The third was titled “Tamparuli Bridge,” and the final song was of course his signature, Jinulim di Batu Lapan.

Everyone knew that Jinulim was the signal that Pairin was about to take his leave, and as he neared the end of the song, people began milling up along the narrow aisle.

He must have taken a good 20 minutes to negotiate that short aisle from the stage as men and women threw their arms around him, hugged him in rocking motions, squeezed his shoulders. An elderly man almost burst into tears and from the way they went on, you’d think he was leaving for a pilgrimage to Rome instead of just going home.

We drove off with the driver hooting the horn as though Pairin was the groom himself. “Let’s go to my mother’s house to wash up,” he said.

The man can really hold his drink. He walked up the garden path to his mother’s house as steady as though he had been drinking black coffee the entire day.

After a wash, coffee and banana cake, we left for Kota Kinabalu. His head was still clear for he started to explain why PBS had returned to the BN.

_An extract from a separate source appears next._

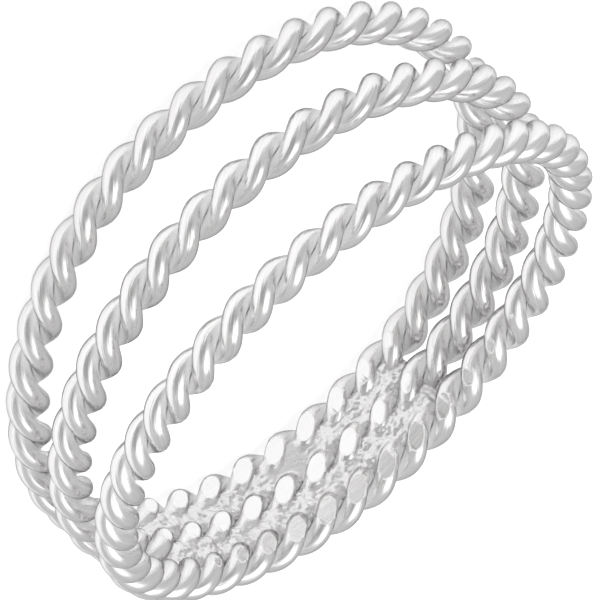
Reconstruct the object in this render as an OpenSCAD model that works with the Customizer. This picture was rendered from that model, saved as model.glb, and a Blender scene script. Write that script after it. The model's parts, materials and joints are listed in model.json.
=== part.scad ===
// Rope twist ring: three ropes of silver wire round one finger. They lie side by side in the
// shank, where solder joins them, and fan apart over the front of the finger. Each rope is
// two round wires laid together in a left-hand twist.
//
// The ring is worked out round its finger axis, Z, with the front of the fan at -Y. Angles
// go round from the front towards +X. The whole ring is then laid on its side, as it rests.

/* [Finger hole] */
// Inside diameter between the round wires, a US size 7
inside_d = 17.3; // [14.0:0.1:22.0]

/* [Wire] */
// Diameter of each round wire
wire_d = 0.70; // [0.50:0.01:0.90]
// Clearance between the two wires of one rope
wire_gap = 0.03; // [0.01:0.01:0.06]
// Clearance between two ropes that lie side by side
rope_gap = 0.02; // [0.01:0.01:0.08]
// Clearance where the two ends of a wire meet at the back
seam_gap = 0.03; // [0.01:0.01:0.10]

/* [Fan] */
// How far the lower rope lies below the middle one at the front
lower_fan = 3.10; // [2.00:0.05:4.50]
// How far the upper rope lies above the middle one at the front
upper_fan = 3.55; // [2.00:0.05:4.50]

/* [Twist] */
// Turns of twist in the lower rope, by halves
lower_turns = 20.5; // [16:0.5:26]
// Turns of twist in the middle rope, by halves
middle_turns = 20.5; // [16:0.5:26]
// Turns of twist in the upper rope, by halves
upper_turns = 22; // [16:0.5:26]

/* [Shank] */
// Depth filed off the inside of the wires at the back
file_depth = 0.15; // [0.04:0.01:0.20]
// Angle from the back at which the filing runs out, on both sides
file_arc = 48; // [30:1:70]
// Angle from the back at which the solder ends, on both sides
solder_arc = 38; // [20:1:45]
// Clearance between the solder and the ropes beside it
solder_gap = 0.02; // [0.01:0.01:0.05]

/* [Hidden] */

// Sides of a wire, and rings of points in one turn of its twist
wire_sides = 6;
rings_per_turn = 10;
solder_fn = 180;

inside_r = inside_d / 2;
rope_d = 2 * wire_d + wire_gap;
ring_r = (inside_d + rope_d) / 2;
arm = (wire_d + wire_gap) / 2;

// Reach of a rope to the corners of its wires, which the ropes and the solder beside it clear
rope_r = norm([arm + wire_d / 2 * cos(180 / wire_sides), wire_d / 2 * sin(180 / wire_sides)]);
side_by_side = 2 * rope_r + rope_gap;

// The file is a cylinder set off towards the front, so it cuts deepest at the back
file_shift = file_depth * (2 * inside_r + file_depth)
    / (2 * (inside_r * (1 - cos(file_arc)) + file_depth));
file_r = inside_r + file_depth - file_shift;

// Last angle of a wire each way from the front, where it stops short of the seam
seam_angle = 180 - seam_gap / 2 / ring_r * 180 / PI;

// Angle of each rope's first wire at the front, from outward towards up
lower_start_angle = 13;
middle_start_angle = 265;
upper_start_angle = 239;

// How far the twist of the outer ropes runs ahead at the back, and the angle from the front
// where it begins to
lower_ahead_angle = -33;
upper_ahead_angle = 33;
uneven_from_angle = 120;

// Angles from the front where a rope leaves the shank and where it is fully fanned, on the
// right and then on the left
lower_fan_angles = [132, 29, 160, 5];
middle_fan_angles = [180, 0, 180, 0];
upper_fan_angles = [167, 3, 144, 0];

// A rope: its side of the middle, its distance at the front, turns of twist, angle of its
// first wire, how far its twist runs ahead at the back, and where it fans apart
lower = [-1, lower_fan, lower_turns, lower_start_angle, lower_ahead_angle, lower_fan_angles];
middle = [0, 0, middle_turns, middle_start_angle, 0, middle_fan_angles];
upper = [1, upper_fan, upper_turns, upper_start_angle, upper_ahead_angle, upper_fan_angles];

function unit(v) = v / norm(v);
function outward(a) = [sin(a), -cos(a), 0];

// Share of the way from side by side, 0, to fully fanned, 1
function eased(t) =
    let (s = min(1, max(0, t)))
    s * s * (3 - 2 * s);
function fanned(r, a) =
    a >= 0 ? eased((r[0] - a) / (r[0] - r[1])) : eased((r[2] + a) / (r[2] - r[3]));

// Centre line of a rope
function height(rope, a) =
    rope[0] * (side_by_side + (rope[1] - side_by_side) * fanned(rope[5], a));
function path(rope, a) = ring_r * outward(a) + [0, 0, height(rope, a)];

// Angle of a wire round its rope, from outward towards up; half is 0 or 1
function twist(rope, half, a) =
    rope[3] + rope[2] * a + 180 * half
    + rope[4] * eased((abs(a) - uneven_from_angle) / (180 - uneven_from_angle));

// Centre line of one wire, wound round its rope
function wire_centre(rope, half, a) =
    let (along = unit(path(rope, a + 0.5) - path(rope, a - 0.5)))
    let (out = unit(outward(a) - (outward(a) * along) * along))
    let (up = cross(out, along))
    let (t = twist(rope, half, a))
    path(rope, a) + arm * (cos(t) * out + sin(t) * up);

// A point inside the file is moved out to its face
function filed(p) =
    let (q = [p.x, p.y - file_shift])
    let (d = norm(q))
    d < file_r ? [q.x * file_r / d, q.y * file_r / d + file_shift, p.z] : p;

// One ring of points on the wire's surface, square to it, with a flat towards the other wire
function wire_ring(rope, half, a) =
    let (centre = wire_centre(rope, half, a))
    let (along = unit(wire_centre(rope, half, a + 0.2) - wire_centre(rope, half, a - 0.2)))
    let (off = centre - path(rope, a))
    let (out = unit(off - (off * along) * along))
    let (side = cross(along, out))
    [for (k = [0 : wire_sides - 1])
        let (b = 360 / wire_sides * (k + 0.5))
        filed(centre + wire_d / 2 * (cos(b) * out + sin(b) * side))];

// All the points of a wire, ring after ring from one side of the seam to the other
function steps(rope) = round(rope[2] * rings_per_turn);
function wire_points(rope, half) =
    [for (i = [0 : steps(rope)]) each wire_ring(rope, half, seam_angle * (2 * i / steps(rope) - 1))];

// Two triangles for each side between neighbouring rings, and one face on each end
function wire_faces(count) =
    [
        [for (k = [0 : wire_sides - 1]) k],
        [for (k = [0 : wire_sides - 1]) count * wire_sides + wire_sides - 1 - k],
        for (i = [0 : count - 1], k = [0 : wire_sides - 1])
            let (here = i * wire_sides, next = here + wire_sides, m = (k + 1) % wire_sides)
            each [[here + k, next + m, here + m], [here + k, next + k, next + m]],
    ];

// The ring lies on the lower rope and tips forward until that also touches at the front
rest_tilt = atan(max([for (a = [-90 : 90])
    (-side_by_side - height(lower, a)) / (ring_r * (1 + cos(a)))]));
function resting(p) = [
    p.x,
    p.y * cos(rest_tilt) + p.z * sin(rest_tilt),
    p.z * cos(rest_tilt) - p.y * sin(rest_tilt),
];

// Box of the resting wires, which sets the origin under the middle of the ring
all_points = [for (rope = [lower, middle, upper], half = [0, 1])
    each [for (p = wire_points(rope, half)) resting(p)]];
x_all = [for (p = all_points) p.x];
y_all = [for (p = all_points) p.y];
z_all = [for (p = all_points) p.z];
x_mid = (min(x_all) + max(x_all)) / 2;
y_mid = (min(y_all) + max(y_all)) / 2;
z_low = min(z_all);

module at_rest() {
    translate([-x_mid, -y_mid, -z_low])
        rotate([-rest_tilt, 0, 0])
            children();
}

module wire(rope, half) {
    color("silver")
        at_rest()
            polyhedron(wire_points(rope, half), wire_faces(steps(rope)), convexity = 10);
}

// Solder fills the valley inside two ropes, and is filed off flush with the wires
module solder(side) {
    color("darkgray")
        at_rest()
            difference() {
                translate([0, 0, side * side_by_side / 2])
                    rotate([0, 0, 90 - solder_arc])
                        rotate_extrude(angle = 2 * solder_arc, $fn = solder_fn)
                            valley();
                translate([0, file_shift, -2 * rope_d])
                    cylinder(r = file_r, h = 4 * rope_d, $fn = solder_fn);
            }
}

// Section of the valley: what two neighbouring ropes leave free on the inside
module valley() {
    difference() {
        translate([inside_r, -side_by_side / 2])
            square([ring_r - inside_r, side_by_side]);
        for (side = [-1, 1])
            translate([ring_r, side * side_by_side / 2])
                circle(r = rope_r + solder_gap, $fn = solder_fn);
    }
}

module lower_wire_a() {
    wire(lower, 0);
}

module lower_wire_b() {
    wire(lower, 1);
}

module middle_wire_a() {
    wire(middle, 0);
}

module middle_wire_b() {
    wire(middle, 1);
}

module upper_wire_a() {
    wire(upper, 0);
}

module upper_wire_b() {
    wire(upper, 1);
}

module lower_solder() {
    solder(-1);
}

module upper_solder() {
    solder(1);
}

lower_wire_a();
lower_wire_b();
middle_wire_a();
middle_wire_b();
upper_wire_a();
upper_wire_b();
lower_solder();
upper_solder();
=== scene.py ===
import json
import math

import bmesh
import bpy
from mathutils import Matrix, Vector, noise
from mathutils.bvhtree import BVHTree


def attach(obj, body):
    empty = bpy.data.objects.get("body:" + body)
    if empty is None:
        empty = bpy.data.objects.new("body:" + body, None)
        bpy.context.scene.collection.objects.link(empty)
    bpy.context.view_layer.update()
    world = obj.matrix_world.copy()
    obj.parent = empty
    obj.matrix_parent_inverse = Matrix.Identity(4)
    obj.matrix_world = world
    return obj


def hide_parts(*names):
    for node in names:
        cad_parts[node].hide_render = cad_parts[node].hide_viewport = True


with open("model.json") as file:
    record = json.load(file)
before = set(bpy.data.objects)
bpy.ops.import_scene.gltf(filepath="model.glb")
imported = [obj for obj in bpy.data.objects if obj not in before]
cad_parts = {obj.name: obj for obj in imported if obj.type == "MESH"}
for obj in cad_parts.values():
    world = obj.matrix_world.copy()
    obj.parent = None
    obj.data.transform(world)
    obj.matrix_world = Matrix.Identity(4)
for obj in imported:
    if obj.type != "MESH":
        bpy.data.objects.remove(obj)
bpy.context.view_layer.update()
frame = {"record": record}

# The ring's own axes. It lies on its side, tipped forward on its lowest rope, so its finger
# axis leans. In these axes Z is the finger axis, -Y is the middle of the fan, and an angle
# round the ring is counted from the fan's middle towards +X. Lengths are in millimetres.
MM = 0.001
hole = next(m for m in frame["record"]["mounts"] if m["name"] == "finger_hole")
lean = math.atan2(hole["axis"][1], hole["axis"][2])
ring_axes = (
    Matrix.Translation(hole["pos_m"]) @ Matrix.Rotation(-lean, 4, "X") @ Matrix.Scale(MM, 4)
)

# Camera: a long lens that looks down into the ring over the fan's right side, held rolled,
# as the photograph shows the ring.
view_side = math.radians(29.84)
view_above = math.radians(27.05)
view_roll = math.radians(133.41)
view_distance = 400.35
view_right = 0.037
view_up = 0.524
lens_mm = 763.7
sensor_mm = 36.0

turned = (
    Matrix.Rotation(view_side, 4, "Z")
    @ Matrix.Rotation(math.radians(90) - view_above, 4, "X")
    @ Matrix.Rotation(view_roll, 4, "Z")
)
eye = ring_axes @ turned @ Vector((view_right, view_up, view_distance))
turned_view = Matrix.Rotation(-lean, 4, "X") @ turned
camera = bpy.data.objects.new("camera", bpy.data.cameras.new("camera"))
camera.data.lens = lens_mm
camera.data.sensor_width = sensor_mm
camera.data.clip_end = 10.0
camera.matrix_world = Matrix.Translation(eye) @ turned_view
bpy.context.collection.objects.link(camera)
bpy.context.scene.camera = camera


# Sterling silver: rope wire, drawn round, twisted, and buffed after soldering. The buff left
# fine lines along the wires. The grooves between them are painted a dull, pale white: painted
# light that stands in for the light bouncing between the wires. Real buff lines are about
# 0.01 mm wide, too fine to show, so they are drawn 0.1 mm wide and 1.4 mm long, and break up
# the bright reflections.
buff_lines_per_mm = (0.7, 9, 1)
buff_line_depth = 0.000018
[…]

“We felt we had to rally behind the government in fighting the terrorist threat,” he said.

Moreover, he added, the BN’s policies had, over the years, come to dovetail the concerns of PBS, chief among which was the government’s stand on illegal immigrants and foreign workers, issues which the PBS had highlighted since the 1980s.

What he seemed less ready to admit was that the PBS, on its own, has little chance of another shot at power given the redelineated constituencies – the ethnically-mixed seats now outnumber the Kadazandusun-majority seats.

The last two state elections saw young Kadazandusuns swaying towards the other Kadazandusun-based parties in the BN, and Pairin is too seasoned and shrewd a politician not to have noticed the writing on the wall.

PBS has lost quite a bit of its early Oomph! but Pairin as a personality is still a magnetic force if the kind of adulation he draws from both men and women, old and young, is any indication.

Or as so many Kadazandusuns articulated that day in Tambunan, there is only one Huguan Siou.